__Problem__
Print every entry exactly as written.

— Start —

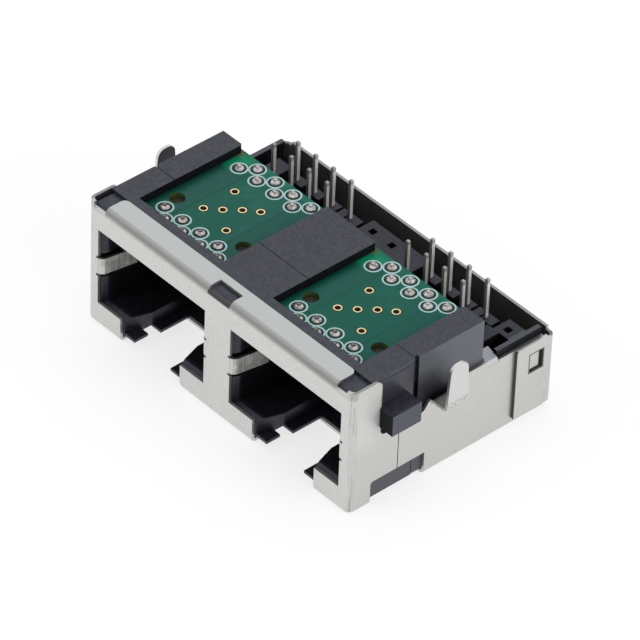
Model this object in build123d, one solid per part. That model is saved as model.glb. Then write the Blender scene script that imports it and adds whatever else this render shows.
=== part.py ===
from build123d import *
import os

# Ethernet connector with two ports side by side, for a circuit board. The cover plate is down at
# z = 0, the ports face -Y, and the pins and ground tabs stand up. Sizes are in millimetres. The
# model is worked out with the front face at y = 0 and moved back to its middle when it is written.

# Sheet metal and running clearances
sheet = 0.25
bend = 0.6
cover_bend = 0.45
fit = 0.03
inner_bend = bend - sheet

# Shield as a whole
port_pitch = 15.24
body_half_width = port_pitch / 2 + 7.38
body_depth = 20.35
body_height = 11.7
port_centres = (-port_pitch / 2, port_pitch / 2)


def from_rear(distance):
    """Place that lies a distance in front of the body's rear face."""
    return body_depth - distance


def from_top(distance):
    """Level that lies a distance below the body's top."""
    return body_height - distance


cover_rear = from_rear(0.65)

# Port openings in the front face
opening_half_width = 6.17
opening_top = from_top(2.4)
ledge_top = 2.2
latch_opening_half_width = 3.47
latch_opening_depth = 5.7
foot_corner_round = 0.8

# Spring fingers folded into the ports
finger_low = from_top(6.7)
finger_width = 1.48
finger_reach = 3.2
finger_lean = 0.5
finger_start = 0.22
finger_notch = 0.22

# Lip folded back over the top of the front
lip_half_width = body_half_width - 1.95
lip_depth = 2.07
lip_corner = 0.5
lip_window_half_width = 1.25
lip_window_rear = 1.35
lip_window_drop = 0.3
corner_notch_end = body_half_width - 0.7
corner_notch_drop = 0.45

# Ground tabs, folded out from the side walls and up
tab_outside = body_half_width + 1.7
tab_start = 7.95
tab_width = 2.15
tab_top = from_top(0.62)
tab_tip_round = 0.75
tab_bend = 0.4
tab_tip_width = 1.65

# Side walls, seen from the side
flap_rear = 2.87
block_notch_low = from_top(5.35)
block_notch_round = 0.5
block_notch_rise_start = 7.2
block_notch_rise_end = 7.75
wall_mid = from_top(4.6)
wall_high = from_top(4.0)
wall_rear_top = from_top(4.4)
wall_step = 10.3
wall_end = from_rear(1.1)
wall_end_low = 1.0
seam_place = 4.76
seam_gap = 0.08
side_window_start = 2.12
side_window_end = 7.5
side_window_top = ledge_top

# Retention tabs, folded inward over the tray's side walls
catch_start = from_rear(6.85)
catch_width = 1.25
catch_tip_width = 0.5
catch_reach = 1.0
catch_rise = 0.9

# Rear shield, its windows, and the squares pressed out of the side walls to hold it
rear_flap_start = from_rear(3.95)
rear_flap_corner = 0.3
rear_shield_low = 0.7
rear_clearance = 0.015
rear_notch_length = 0.85
rear_notch_depth = 0.3
snap_start = from_rear(2.6)
snap_length = 1.35
snap_low = from_top(7.15)
snap_height = 1.7
snap_inset = 0.15
snap_lift = 0.1

# Plastic housings
plastic_half_width = body_half_width - sheet - fit
plastic_front = sheet + fit
plastic_low = sheet + fit
plastic_rear = from_rear(0.4)
bar_top = from_top(0.02)
bar_inner = port_pitch / 2 + 4.88
bar_rear = from_rear(7.1)
bar_corner = 0.2
centre_bar_half_width = port_pitch / 2 - 4.84
front_bar_start = 2.1
pocket_front = 2.92
housing_seam = 6.4
seam_round = 0.2
side_groove_rear = 6.75
side_groove_depth = 0.3
shelf = from_top(2.58)
port_half_width = 5.88
port_top = from_top(2.7)
port_depth = from_rear(9.45)
port_back_wall = 0.32
roof_margin = 0.39
mouth_chamfer = 0.24
mouth_length = 0.5
port_outer_wall = port_pitch / 2 + 6.48
finger_recess_half_width = 6.32
finger_recess_margin = 0.4
finger_recess_length = 3.9

# Latch well under each port
well_front_half_width = 3.3
well_half_width = 2.6
well_taper_end = 2.5
latch_floor = 0.62
hook_top = 0.87
hook_half_gap = 2.1
hook_rear = 1.62
recess_half_width = 2.9
recess_rear = 2.6
slot_half_width = 1.75
slot_rear = 5.45

# Side blocks of the front housing
block_outside = body_half_width + 1.45
block_start = 2.7
block_root_start = flap_rear + 2 * fit
block_end = 5.55
block_low = from_top(4.4)
block_top = from_top(2.55)

# Circuit boards
board_half_width = 5.25
board_front = 2.62
board_rear = from_rear(6.85)
board_middle = (board_front + board_rear) / 2
board_low = from_top(1.8)
board_thickness = 1.0
board_top = board_low + board_thickness
board_notch_depth = 0.24
board_notch_start = from_rear(8.95)
board_notch_end = from_rear(7.4)
board_notch_round = 0.2
via_hole = 0.54
via_places = ((-1.61, -1.55), (-0.53, -0.54), (0.44, 0.57), (1.50, 1.49), (-1.62, 1.60), (1.51, -1.98))
peg_place = (3.81, 5.8)
peg_hole = 1.3
peg_diameter = 1.2
peg_top = from_top(1.2)

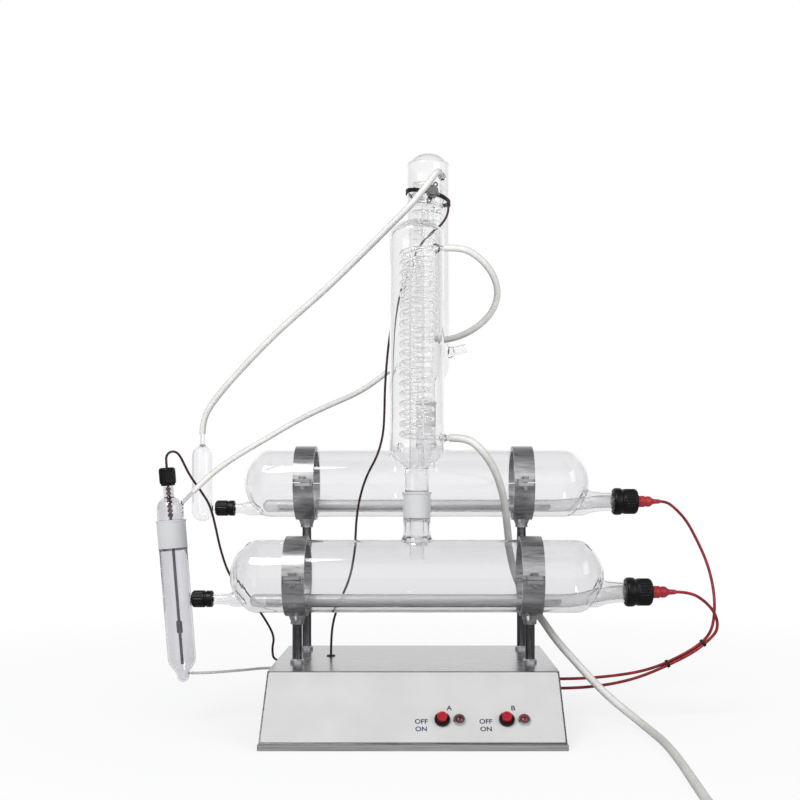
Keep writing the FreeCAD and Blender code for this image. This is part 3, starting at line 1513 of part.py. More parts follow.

— End —

__Exercise answer__
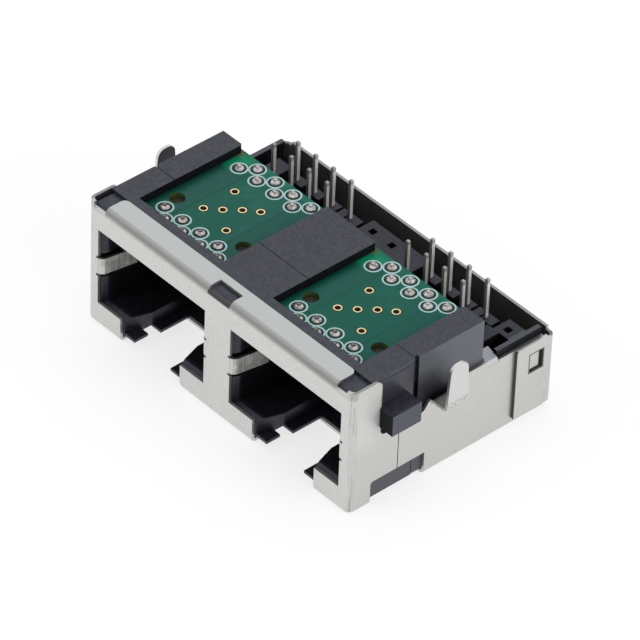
Model this object in build123d, one solid per part. That model is saved as model.glb. Then write the Blender scene script that imports it and adds whatever else this render shows.
=== part.py ===
from build123d import *
import os

# Ethernet connector with two ports side by side, for a circuit board. The cover plate is down at
# z = 0, the ports face -Y, and the pins and ground tabs stand up. Sizes are in millimetres. The
# model is worked out with the front face at y = 0 and moved back to its middle when it is written.

# Sheet metal and running clearances
sheet = 0.25
bend = 0.6
cover_bend = 0.45
fit = 0.03
inner_bend = bend - sheet

# Shield as a whole
port_pitch = 15.24
body_half_width = port_pitch / 2 + 7.38
body_depth = 20.35
body_height = 11.7
port_centres = (-port_pitch / 2, port_pitch / 2)


def from_rear(distance):
    """Place that lies a distance in front of the body's rear face."""
    return body_depth - distance


def from_top(distance):
    """Level that lies a distance below the body's top."""
    return body_height - distance


cover_rear = from_rear(0.65)

# Port openings in the front face
opening_half_width = 6.17
opening_top = from_top(2.4)
ledge_top = 2.2
latch_opening_half_width = 3.47
latch_opening_depth = 5.7
foot_corner_round = 0.8

# Spring fingers folded into the ports
finger_low = from_top(6.7)
finger_width = 1.48
finger_reach = 3.2
finger_lean = 0.5
finger_start = 0.22
finger_notch = 0.22

# Lip folded back over the top of the front
lip_half_width = body_half_width - 1.95
lip_depth = 2.07
lip_corner = 0.5
lip_window_half_width = 1.25
lip_window_rear = 1.35
lip_window_drop = 0.3
corner_notch_end = body_half_width - 0.7
corner_notch_drop = 0.45

# Ground tabs, folded out from the side walls and up
tab_outside = body_half_width + 1.7
tab_start = 7.95
tab_width = 2.15
tab_top = from_top(0.62)
tab_tip_round = 0.75
tab_bend = 0.4
tab_tip_width = 1.65

# Side walls, seen from the side
flap_rear = 2.87
block_notch_low = from_top(5.35)
block_notch_round = 0.5
block_notch_rise_start = 7.2
block_notch_rise_end = 7.75
wall_mid = from_top(4.6)
wall_high = from_top(4.0)
wall_rear_top = from_top(4.4)
wall_step = 10.3
wall_end = from_rear(1.1)
wall_end_low = 1.0
seam_place = 4.76
seam_gap = 0.08
side_window_start = 2.12
side_window_end = 7.5
side_window_top = ledge_top

# Retention tabs, folded inward over the tray's side walls
catch_start = from_rear(6.85)
catch_width = 1.25
catch_tip_width = 0.5
catch_reach = 1.0
catch_rise = 0.9

# Rear shield, its windows, and the squares pressed out of the side walls to hold it
rear_flap_start = from_rear(3.95)
rear_flap_corner = 0.3
rear_shield_low = 0.7
rear_clearance = 0.015
rear_notch_length = 0.85
rear_notch_depth = 0.3
snap_start = from_rear(2.6)
snap_length = 1.35
snap_low = from_top(7.15)
snap_height = 1.7
snap_inset = 0.15
snap_lift = 0.1

# Plastic housings
plastic_half_width = body_half_width - sheet - fit
plastic_front = sheet + fit
plastic_low = sheet + fit
plastic_rear = from_rear(0.4)
bar_top = from_top(0.02)
bar_inner = port_pitch / 2 + 4.88
bar_rear = from_rear(7.1)
bar_corner = 0.2
centre_bar_half_width = port_pitch / 2 - 4.84
front_bar_start = 2.1
pocket_front = 2.92
housing_seam = 6.4
seam_round = 0.2
side_groove_rear = 6.75
side_groove_depth = 0.3
shelf = from_top(2.58)
port_half_width = 5.88
port_top = from_top(2.7)
port_depth = from_rear(9.45)
port_back_wall = 0.32
roof_margin = 0.39
mouth_chamfer = 0.24
mouth_length = 0.5
port_outer_wall = port_pitch / 2 + 6.48
finger_recess_half_width = 6.32
finger_recess_margin = 0.4
finger_recess_length = 3.9

# Latch well under each port
well_front_half_width = 3.3
well_half_width = 2.6
well_taper_end = 2.5
latch_floor = 0.62
hook_top = 0.87
hook_half_gap = 2.1
hook_rear = 1.62
recess_half_width = 2.9
recess_rear = 2.6
slot_half_width = 1.75
slot_rear = 5.45

# Side blocks of the front housing
block_outside = body_half_width + 1.45
block_start = 2.7
block_root_start = flap_rear + 2 * fit
block_end = 5.55
block_low = from_top(4.4)
block_top = from_top(2.55)

# Circuit boards
board_half_width = 5.25
board_front = 2.62
board_rear = from_rear(6.85)
board_middle = (board_front + board_rear) / 2
board_low = from_top(1.8)
board_thickness = 1.0
board_top = board_low + board_thickness
board_notch_depth = 0.24
board_notch_start = from_rear(8.95)
board_notch_end = from_rear(7.4)
board_notch_round = 0.2
via_hole = 0.54
via_places = ((-1.61, -1.55), (-0.53, -0.54), (0.44, 0.57), (1.50, 1.49), (-1.62, 1.60), (1.51, -1.98))
peg_place = (3.81, 5.8)
peg_hole = 1.3
peg_diameter = 1.2
peg_top = from_top(1.2)

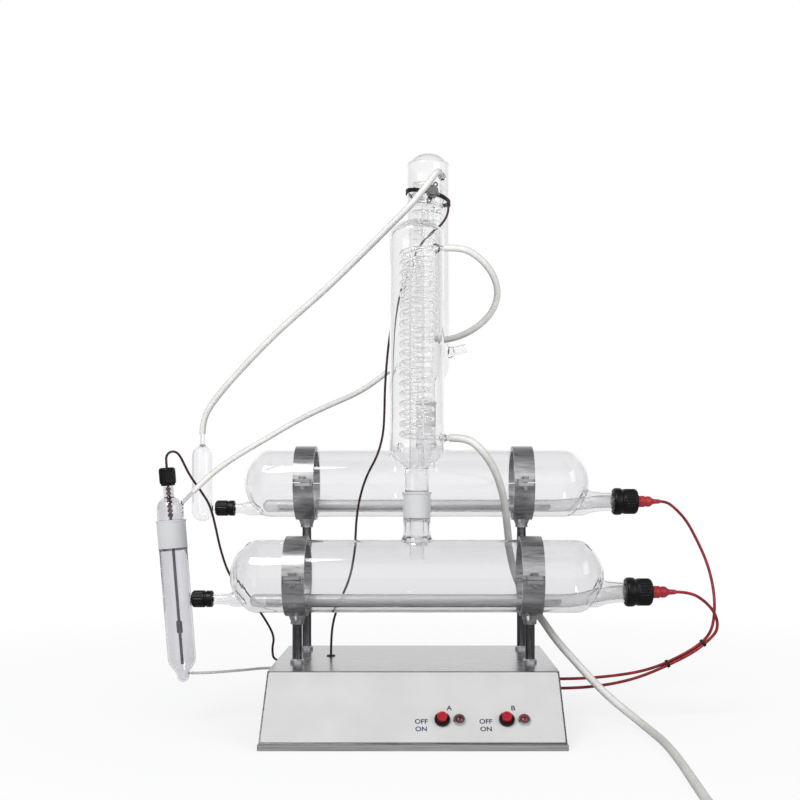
Keep writing the FreeCAD and Blender code for this image. This is part 3, starting at line 1513 of part.py. More parts follow.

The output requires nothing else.